Police, it would appear, had given up on enforcement long before it was breached by millions. How do you patrol lanes and streets; verandahs or terraces? Only when fellow residents complained about violating neighbours, did the cops reluctantly hauled themselves up for action. Ignoring a breach was tantamount to risking their own jobs.
The citizens apparently have drawn a line in the sand. They risked legal censure, incarceration, a possible blot on their careers. But let nobody, not even the supreme judicial whip of the land, come between them and their faith.
Even Lutyens’ media couldn’t ignore the masses’ contumacy. Hindustan Times made it a lead story of their edition aptly headlining “Ban Goes Up In Smoke…”. The Times of India too made it the day’s biggest headline, “Most Flout…” The Hindu noted in headline: “Supreme Court restrictions on crackers violated.”

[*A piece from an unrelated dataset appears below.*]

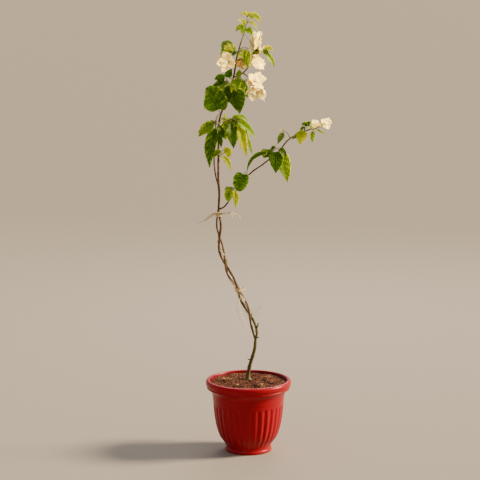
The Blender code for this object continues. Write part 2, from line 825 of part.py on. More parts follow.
def back_leaves(name, spray, route, chance, clearance):
    """Leaves that fill the back of a spray, each where a seeded try finds room for it."""
    low, high = SPRIG_LEAF if name in SLIGHT_SPRAYS else BACK_LEAF
    for _ in range(spray["back"]):
        for _ in range(TRIES):
            root = route[round(chance.uniform(0.3, 1.0) * (len(route) - 1))]
            turn = math.radians(90 + chance.uniform(-75, 75))
            drop = math.radians(chance.uniform(10, 60))
            out = Vector((math.cos(turn), math.sin(turn), 0))
            length = chance.uniform(low, high)
            reach = length * (math.cos(drop) * out - math.sin(drop) * UP)
            arch = chance.uniform(*LEAF_ARCH)
            leaf = ("leaf", root, reach, LEAF_WIDTH * length, arch, leaf_face(out, chance))
            if clearance.allows(name, blade_shape(*leaf, grow=CLEAR)):
                yield leaf
                break


def nearest_on(piece, point):
    """The point of a limb's middle line that lies nearest to this one."""
    route, _, start, end = piece
    found = []
    for a, b in zip(route[start:end], route[start + 1 : end + 1]):
        share = (point - a).dot(b - a) / (b - a).length_squared
        found.append(a.lerp(b, min(1.0, max(0.0, share))))
    return min(found, key=lambda spot: (spot - point).length)


def spray_stem(name, spray, pieces, material):
    """The stem of a spray: it starts in the middle of its limb and is cut the gap clear of it."""
    first, *others = (Vector(point) for point in spray["stem"])
    root = 1000 * nearest_on(pieces[spray["limb"]], first / 1000)
    route = smooth_route([root, *others], STEM_STEP)
    girth = tapering(route, STEM_GIRTH)
    rings = rings_along(route, girth, STEM_SIDES)
    made = skinned(name, [[point / 1000 for point in ring] for ring in rings], material)
    cut_clear(made, limb("cutter", pieces[spray["limb"]], grow=GAP))
    return made, route


def sprays(pieces, looks):
    """The masses of leaves and bracts, each one solid on its own stem."""
    clearance = Clearance()
    for name, piece in pieces.items():
        guide = limb("guide", piece, grow=2 * GAP)
        clearance.add(name, guide)
        bpy.data.objects.remove(guide)
    stems = {}
    for name, spray in SPRAYS.items():
        kind = "bract" if "flowers" in spray else "leaf"
        stems[name] = spray_stem(name, spray, pieces, looks[kind])
        clearance.add(name, stems[name][0])
    for name, spray in SPRAYS.items():
        chance = random.Random(name)
        made, route = stems[name]
        blades = [*outer_leaves(spray, route, chance), *flower_bracts(spray, route, chance)]
        blades = [blade for blade in blades if clearance.allows(name, blade_shape(*blade, grow=CLEAR))]
        blades += back_leaves(name, spray, route, chance, clearance)
        group = bpy.data.collections.new("leaves of " + name)
        bpy.context.scene.collection.children.link(group)
        for blade in blades:
            points, faces = blade_shape(*blade)
            new_object(blade[0], [point / 1000 for point in points], faces, collection=group)
        joined(made, group)
        keep_largest(made)
        clearance.add(name, made)


def main():
    for old in list(bpy.data.objects):
        bpy.data.objects.remove(old)
    looks = palette()
    pot(looks["pot_plastic"])
    soil(looks["potting_soil"])
    pieces = limb_pieces()
    limbs(pieces, looks["bark"])
    ties(looks["raffia"])
    sprays(pieces, looks)


main()
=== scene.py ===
"""A young white bougainvillea in a fluted plastic pot.

The shapes are in millimetres, with +Z up and -Y the front, and become metres as each mesh is made.
"""

import math
import random

import bpy
from mathutils import Matrix, Vector, noise
from mathutils.bvhtree import BVHTree


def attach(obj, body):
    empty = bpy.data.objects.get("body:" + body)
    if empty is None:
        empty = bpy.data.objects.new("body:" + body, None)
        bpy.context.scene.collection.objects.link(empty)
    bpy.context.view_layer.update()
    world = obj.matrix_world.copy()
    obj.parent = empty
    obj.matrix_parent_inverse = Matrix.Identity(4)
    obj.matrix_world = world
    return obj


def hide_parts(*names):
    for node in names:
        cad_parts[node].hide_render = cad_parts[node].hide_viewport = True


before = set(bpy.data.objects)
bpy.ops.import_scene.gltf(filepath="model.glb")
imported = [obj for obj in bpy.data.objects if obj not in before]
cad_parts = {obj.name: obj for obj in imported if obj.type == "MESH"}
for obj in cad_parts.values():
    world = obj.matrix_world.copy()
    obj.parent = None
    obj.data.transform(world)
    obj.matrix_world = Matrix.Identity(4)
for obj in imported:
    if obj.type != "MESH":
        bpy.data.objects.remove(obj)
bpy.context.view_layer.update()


# ---- Camera ----
# A long lens on a tripod at chest height, four and a half metres in front of the pot and tipped down a
# little, with its plate shifted so that the pot stands right of the middle.

TIPPED_DOWN = 9.705

eye = bpy.data.cameras.new("camera")
eye.sensor_width = 36.0
eye.lens = 145.72
eye.shift_x = -0.0175
camera = bpy.data.objects.new("camera", eye)
camera.location = (0.0, -4.5, 1.2779)
camera.rotation_euler = (math.radians(90 - TIPPED_DOWN), 0.0, 0.0)
bpy.context.scene.collection.objects.link(camera)
bpy.context.scene.camera = camera


# ---- Studio floor and lights ----
# A wide sheet of matt board lit from the right by a low broad lamp, like an evening sun through a screen,
# with soft panels behind, above and in front, and the even light of a pale room all round.

FLOOR_REACH = 60
PLANT_MIDDLE = Vector((0, 0, 0.55))


def linear(hex_colour):
    """The linear colour that an sRGB hex value stands for."""
    parts = [int(hex_colour[k : k + 2], 16) / 255 for k in (1, 3, 5)]
    return (*[p / 12.92 if p <= 0.04045 else ((p + 0.055) / 1.055) ** 2.4 for p in parts], 1.0)


def feed(tree, node, inputs):
    """Gives a node's inputs values, hex colours, or links from sockets or from a node's first one in use."""
    for name, value in inputs.items():
        if isinstance(value, bpy.types.Node):
            value = next(socket for socket in value.outputs if socket.enabled)
        if isinstance(value, bpy.types.NodeSocket):
            tree.links.new(value, node.inputs[name])
        else:
            node.inputs[name].default_value = linear(value) if isinstance(value, str) else value


def add(tree, kind, inputs, shades=(), **settings):
    """Adds a node with its settings and inputs, and a colour ramp's (position, hex colour) shades."""
    made = tree.nodes.new("ShaderNode" + kind)
    for name, value in settings.items():
        setattr(made, name, value)
    feed(tree, made, inputs)
    if shades:
        stops = made.color_ramp.elements
        stops[0].position, stops[1].position = shades[0][0], shades[-1][0]
        for position, _ in shades[1:-1]:
            stops.new(position)
        for stop, (_, colour) in zip(stops, shades):
            stop.color = linear(colour)
    return made


def new_finish(name, **values):
    """A material whose shader's own sockets take these values, and its node tree and shader."""
    made = bpy.data.materials.new(name)
    made.use_nodes = True
    shader = made.node_tree.nodes["Principled BSDF"]
    feed(made.node_tree, shader, {socket.replace("_", " "): value for socket, value in values.items()})
    return made, made.node_tree, shader


# Matt board, uncoated: an even pale grey with no shine.
matt_board, tree, shader = new_finish("matt_board", Base_Color="#8E8880", Roughness=0.9)
grain = add(tree, "TexNoise", {"Scale": 40.0, "Detail": 2.0})
feed(tree, shader, {"Normal": add(tree, "Bump", {"Height": grain, "Distance": 0.0003})})
board = bpy.data.meshes.new("floor")
corners = [(FLOOR_REACH * x, FLOOR_REACH * y, 0) for x, y in ((-1, -1), (1, -1), (1, 1), (-1, 1))]
board.from_pydata(corners, [], [(0, 1, 2, 3)])
board.materials.append(matt_board)
floor = bpy.data.objects.new("floor", board)
bpy.context.scene.collection.objects.link(floor)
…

Indian Express was another matter. It chose the story of stray arrests over people’s defiance. Not a line in their front-page story mentioned of grave violation of Supreme Court order by the masses. All they did was to report how many were booked for violation of the ban across the country. As if to warn its readers that they would be literally playing with fire next year; as if to engulf them by a sense of fear. What ought to have been a moment of reflection for them, or judiciary for violating people’s faith, was lost in the enthusiasm to show the punitive arm of the state.
Indian Express ought to have paid heed to their former editor Shekhar Gupta who slammed the judiciary for coming between the people and their faith. In trying to enforce what is un-enforceable. “Do you really see police in our various states entering households, arresting and prosecuting people,” wrote Gupta, admittedly in the wake of Sabrimala, no different from Deepawali in legal crosshair.
So complex, traditional and long-held are the beliefs of millions that Supreme Court is best adviced to leave citizens alone on the matter of religion. Upholding the Constitution on gender equality and grave societal matters is one thing; wading into centuries-long faith is quite another. One shouldn’t come at the cost of the other. And as we know from last year, banning firecrackers didn’t help the Capital’s poisonous air. The known reasons—stubble burning, construction, sand-debris bearing trucks, car emissions—remain unattended. That sends the wrong message of being selective in fight against pollution. More so when the ban, barring a small window of two hours, was not for Delhi NCR alone but covered the entire country.
All this does is to undermine the authority of the judiciary. Judiciary against citizens has only one winner. More so when whispers start gaining volume that Hindus are under a sustained attack on their faith and practices in their own land.
Deepawali, a joyous festival, is second to none in a Hindu calendar, carrying an ethical lesson on good lording over the evil in the form of their supreme deity, Ram. Tragically, the news in newspapers is about seizing of firecrackers, violations and arrests, with the same sense of foreboding as bomb-attacks in our cities, seizures of cache of rifles, machine guns or handcuffed terrorists. It’s a classic case of solutions being worse than the malady.